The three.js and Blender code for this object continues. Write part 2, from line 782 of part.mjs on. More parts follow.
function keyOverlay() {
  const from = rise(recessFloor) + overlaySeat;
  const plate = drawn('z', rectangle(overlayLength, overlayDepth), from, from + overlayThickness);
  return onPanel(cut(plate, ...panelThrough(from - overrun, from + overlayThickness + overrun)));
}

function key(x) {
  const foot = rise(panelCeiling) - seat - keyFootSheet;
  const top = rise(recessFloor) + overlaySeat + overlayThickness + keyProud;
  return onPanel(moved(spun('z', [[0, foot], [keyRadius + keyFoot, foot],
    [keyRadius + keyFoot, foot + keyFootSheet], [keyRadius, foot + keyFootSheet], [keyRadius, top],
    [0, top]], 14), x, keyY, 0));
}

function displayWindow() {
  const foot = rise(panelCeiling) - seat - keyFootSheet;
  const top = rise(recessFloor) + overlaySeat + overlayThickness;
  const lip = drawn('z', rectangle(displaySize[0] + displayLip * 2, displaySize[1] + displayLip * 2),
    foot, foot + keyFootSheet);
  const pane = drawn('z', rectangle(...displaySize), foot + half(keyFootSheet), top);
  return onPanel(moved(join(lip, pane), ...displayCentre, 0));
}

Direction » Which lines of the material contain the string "from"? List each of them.

Complete output »
The three.js and Blender code for this object continues. Write part 2, from line 782 of part.mjs on. More parts follow.
  const from = rise(recessFloor) + overlaySeat;
  const plate = drawn('z', rectangle(overlayLength, overlayDepth), from, from + overlayThickness);
  return onPanel(cut(plate, ...panelThrough(from - overrun, from + overlayThickness + overrun)));